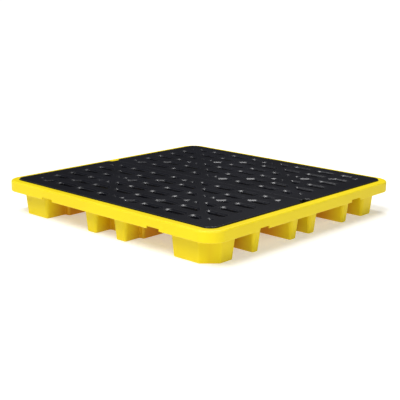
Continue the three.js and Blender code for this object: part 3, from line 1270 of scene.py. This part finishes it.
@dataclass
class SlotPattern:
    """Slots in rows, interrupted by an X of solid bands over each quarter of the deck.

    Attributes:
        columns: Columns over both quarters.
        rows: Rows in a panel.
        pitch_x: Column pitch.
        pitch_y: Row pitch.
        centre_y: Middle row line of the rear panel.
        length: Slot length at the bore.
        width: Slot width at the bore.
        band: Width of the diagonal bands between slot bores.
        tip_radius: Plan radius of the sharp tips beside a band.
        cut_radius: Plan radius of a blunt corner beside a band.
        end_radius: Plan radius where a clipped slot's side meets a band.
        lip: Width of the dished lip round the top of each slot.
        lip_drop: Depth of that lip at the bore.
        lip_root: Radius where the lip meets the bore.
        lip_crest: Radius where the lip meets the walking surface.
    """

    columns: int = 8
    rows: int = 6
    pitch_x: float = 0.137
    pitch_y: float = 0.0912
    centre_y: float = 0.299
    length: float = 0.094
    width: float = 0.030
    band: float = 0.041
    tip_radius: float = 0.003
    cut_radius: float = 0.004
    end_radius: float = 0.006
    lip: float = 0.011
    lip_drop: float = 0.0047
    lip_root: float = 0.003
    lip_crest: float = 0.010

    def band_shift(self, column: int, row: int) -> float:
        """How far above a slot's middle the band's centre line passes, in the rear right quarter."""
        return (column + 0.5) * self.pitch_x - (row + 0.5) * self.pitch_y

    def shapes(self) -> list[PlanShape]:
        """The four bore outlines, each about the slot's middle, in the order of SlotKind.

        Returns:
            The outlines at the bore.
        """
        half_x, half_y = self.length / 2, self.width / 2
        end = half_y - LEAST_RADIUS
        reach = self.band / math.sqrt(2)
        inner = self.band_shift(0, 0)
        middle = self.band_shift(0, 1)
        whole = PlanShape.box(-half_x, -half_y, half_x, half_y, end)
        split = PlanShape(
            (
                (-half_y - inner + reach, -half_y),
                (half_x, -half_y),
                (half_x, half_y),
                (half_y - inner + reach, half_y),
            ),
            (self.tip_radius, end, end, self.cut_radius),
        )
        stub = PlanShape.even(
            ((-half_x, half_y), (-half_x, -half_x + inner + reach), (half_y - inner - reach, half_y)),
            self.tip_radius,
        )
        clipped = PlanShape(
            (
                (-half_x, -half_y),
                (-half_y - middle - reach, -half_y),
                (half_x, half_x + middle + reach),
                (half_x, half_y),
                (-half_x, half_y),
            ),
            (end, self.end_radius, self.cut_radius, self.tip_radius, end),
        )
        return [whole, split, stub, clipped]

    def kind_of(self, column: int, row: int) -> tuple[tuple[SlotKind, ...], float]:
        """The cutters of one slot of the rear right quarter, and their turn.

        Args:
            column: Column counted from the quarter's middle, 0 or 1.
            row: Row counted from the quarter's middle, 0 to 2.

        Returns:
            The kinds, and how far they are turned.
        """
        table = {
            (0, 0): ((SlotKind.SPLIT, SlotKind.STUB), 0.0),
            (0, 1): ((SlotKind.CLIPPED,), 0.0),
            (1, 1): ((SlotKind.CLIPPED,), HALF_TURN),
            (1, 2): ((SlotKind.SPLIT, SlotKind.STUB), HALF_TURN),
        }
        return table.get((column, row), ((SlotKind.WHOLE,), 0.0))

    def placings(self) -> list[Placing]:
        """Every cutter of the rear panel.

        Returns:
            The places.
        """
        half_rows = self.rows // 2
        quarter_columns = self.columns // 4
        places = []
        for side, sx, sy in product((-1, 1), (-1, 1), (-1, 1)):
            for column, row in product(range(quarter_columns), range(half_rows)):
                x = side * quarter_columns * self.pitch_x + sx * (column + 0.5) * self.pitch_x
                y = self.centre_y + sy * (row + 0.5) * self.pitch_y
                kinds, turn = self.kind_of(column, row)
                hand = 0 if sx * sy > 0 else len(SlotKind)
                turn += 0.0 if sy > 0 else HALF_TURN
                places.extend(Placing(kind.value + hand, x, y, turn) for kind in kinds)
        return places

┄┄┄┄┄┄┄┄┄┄

## Exercise task
Please reproduce exactly the lines above, beginning with the first and ending with the line that contains "of the deck.", and include nothing outside that range.

## Correct result
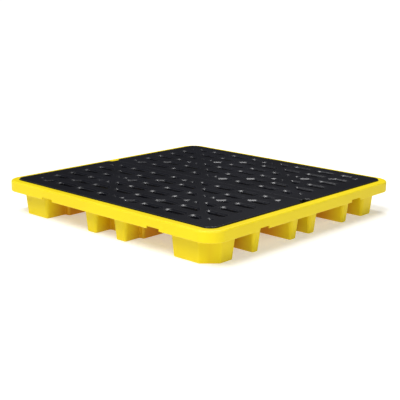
Continue the three.js and Blender code for this object: part 3, from line 1270 of scene.py. This part finishes it.
@dataclass
class SlotPattern:
    """Slots in rows, interrupted by an X of solid bands over each quarter of the deck.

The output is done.